TASK OBJECTIVE: Using the material below, copy every line where "saved" appears.

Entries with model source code
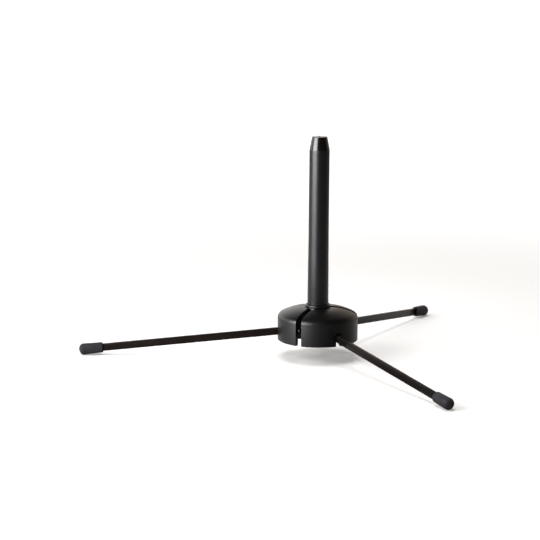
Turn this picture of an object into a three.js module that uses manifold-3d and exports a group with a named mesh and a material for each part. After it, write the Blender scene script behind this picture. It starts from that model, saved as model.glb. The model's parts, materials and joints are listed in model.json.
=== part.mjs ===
// A folding tabletop tripod with one upright peg. A hollow domed cap and the peg are drawn together by a centre
// bolt onto a leg carrier, whose three clevises hold the flat-bar legs on brass pins. The open legs bear on
// notches in the cap's rim. The slots between them let the legs swing up beside the peg once the cap is turned.
// Millimetres, +Z up. The stand rests on z = 0, centred on its own footprint. The legs point to 180, 60 and -60
// degrees, and each leg is drawn in a frame of its own with its pin at the origin and +X along the bar.
import * as THREE from "three";
import { mergeVertices } from "three/addons/utils/BufferGeometryUtils.js";
import Module from "manifold-3d";

const wasm = await Module();
wasm.setup();

// Driving dimensions
const TOTAL_HEIGHT = 177.5;
const PEG_RADIUS = 8;
const HUB_RADIUS = 32;
const HUB_WALL = 4;
const HUB_RISE = 26.6; // rim to the flat that the collar sits on
const RIM_HEIGHT = 14.7; // underside of the hub cap above the floor
const FOOT_REACH = 191; // peg axis to the tip of a foot cap
const PIVOT_RADIUS = 15; // peg axis to a leg pin
const PIVOT_HEIGHT = 22.8;
const BAR_WIDTH = 2.5;
const BAR_HEIGHT = 6;
const FOOT_RADIUS = 4.5;
const FOOT_LENGTH = 19.2;
const SLOT_WIDTH = 4.7;
const CAP_TURN = THREE.MathUtils.degToRad(1.4); // the legs' play in their notches lets the cap stand slightly turned

// Clearances
const SEAT_GAP = 0.3; // between pieces that sit on each other
const PIN_GAP = 0.1; // round a leg pin
const THREAD_GAP = 0.2; // between the bolt and its insert
const SIDE_GAP = 0.15; // each side of a friction washer

// Hub
const COLLAR_RADIUS = 10;
const COLLAR_HEIGHT = 1.9;
const SHOULDER_FILLET = 5;
const SHOULDER_RISE = 17.2; // rim to the start of the shoulder's rounding
const DOME_EDGE_RISE = SHOULDER_RISE + 4.4;
const DOME_EDGE_RADIUS = HUB_RADIUS - 2.6;
const CEILING_THICKNESS = 3.6;
const NOTCH_HEIGHT = 10.1;
const CAP_TOP = RIM_HEIGHT + HUB_RISE;
const BOSS_BOTTOM = RIM_HEIGHT + 15.1;

// Leg carrier
const CARRIER_BOTTOM = RIM_HEIGHT + 1.3;
const CARRIER_TOP = CARRIER_BOTTOM + 12;
const CARRIER_RADIUS = 10.8;
const EAR_THICKNESS = 4.4;
const EAR_REACH = 26;
const EAR_TOP = CARRIER_TOP + 4;
const EAR_STEP_RADIUS = COLLAR_RADIUS + 1.4; // the ears rise past the cap's boss outside this radius
const EAR_ROUNDING = 3.4;
const WASHER_THICKNESS = 0.5;
const CLEVIS_HALF_GAP = BAR_WIDTH / 2 + WASHER_THICKNESS + 2 * SIDE_GAP;
const PIN_RADIUS = 1.1;
const PIN_PROUD = 0.35; // pin end beyond the ear's outer face
const PIN_HALF_LENGTH = CLEVIS_HALF_GAP + EAR_THICKNESS + PIN_PROUD;

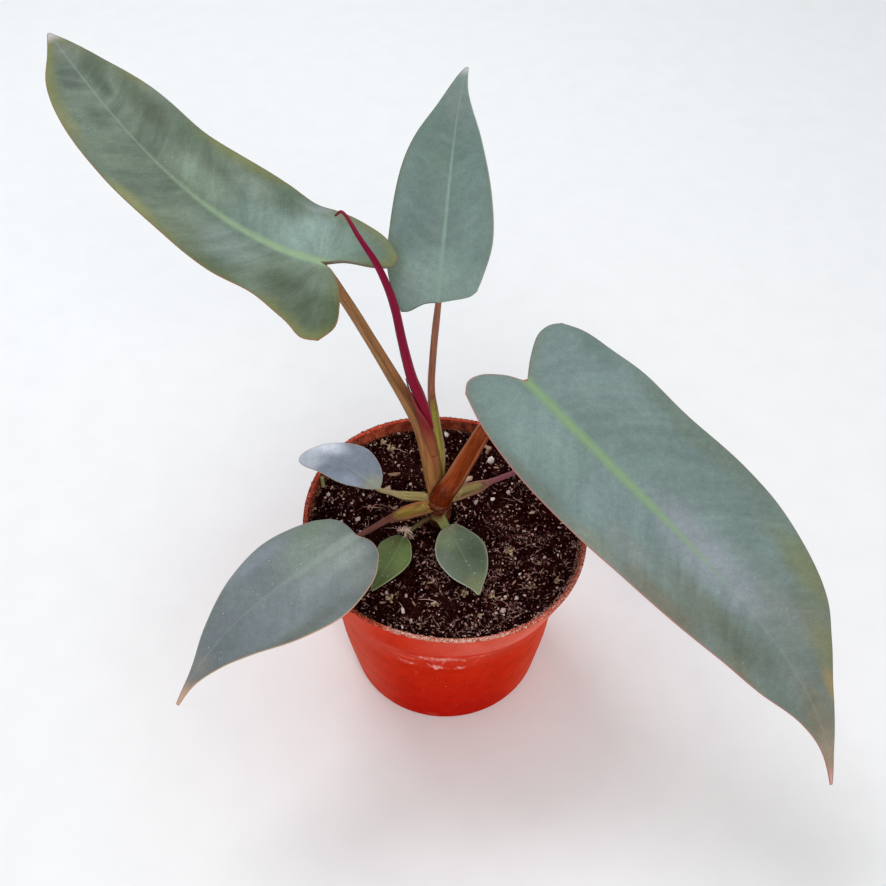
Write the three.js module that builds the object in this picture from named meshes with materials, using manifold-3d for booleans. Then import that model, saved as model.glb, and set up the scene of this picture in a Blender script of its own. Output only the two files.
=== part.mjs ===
// A young potted Philodendron atabapoense: a plastic nursery pot, its soil, a short stem with
// roots, eight open leaves and one leaf that is still rolled up.
// Millimetres, +Z up. The origin is the middle of the pot's flat underside, and -Y is the front.
import * as THREE from "three";
import { mergeVertices } from "three/addons/utils/BufferGeometryUtils.js";
import Module from "manifold-3d";

const wasm = await Module();
wasm.setup();

// Driving dimensions
const GAP = 0.3;
const POT_HEIGHT = 78;
const LIP_RADIUS = 52.5;
const LIP_WIDTH = 1.6;
const BAND_HEIGHT = 11;
const BODY_TOP_RADIUS = 50;
const FOOT_RADIUS = 36.5;
const WALL = 1.3;
const FLOOR = 1.8;
const FOOT_ROUND = 1.6;
const POT_SIDES = 48;
const DRAIN_HOLES = 8;
const DRAIN_RADIUS = 4;
const DRAIN_RING = 25;
const SOIL_LEVEL = 69.5;
const SOIL_RELIEF = 0.9;
const CHIPS = 44;
const CHIP_SIZE = [1.2, 2.5];
const BARE_ROUND_STEM = 9;
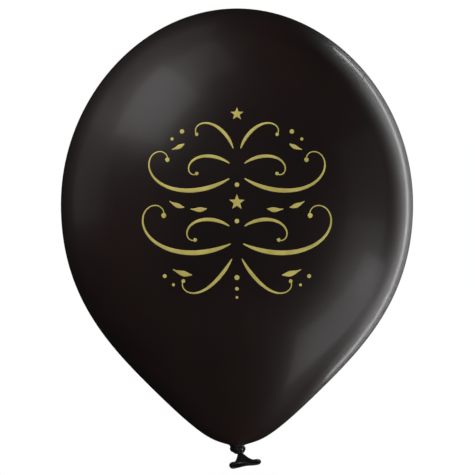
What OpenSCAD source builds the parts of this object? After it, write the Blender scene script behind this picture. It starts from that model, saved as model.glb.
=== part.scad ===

SOLVED PROBLEM:
Turn this picture of an object into a three.js module that uses manifold-3d and exports a group with a named mesh and a material for each part. After it, write the Blender scene script behind this picture. It starts from that model, saved as model.glb. The model's parts, materials and joints are listed in model.json.
Write the three.js module that builds the object in this picture from named meshes with materials, using manifold-3d for booleans. Then import that model, saved as model.glb, and set up the scene of this picture in a Blender script of its own. Output only the two files.
What OpenSCAD source builds the parts of this object? After it, write the Blender scene script behind this picture. It starts from that model, saved as model.glb.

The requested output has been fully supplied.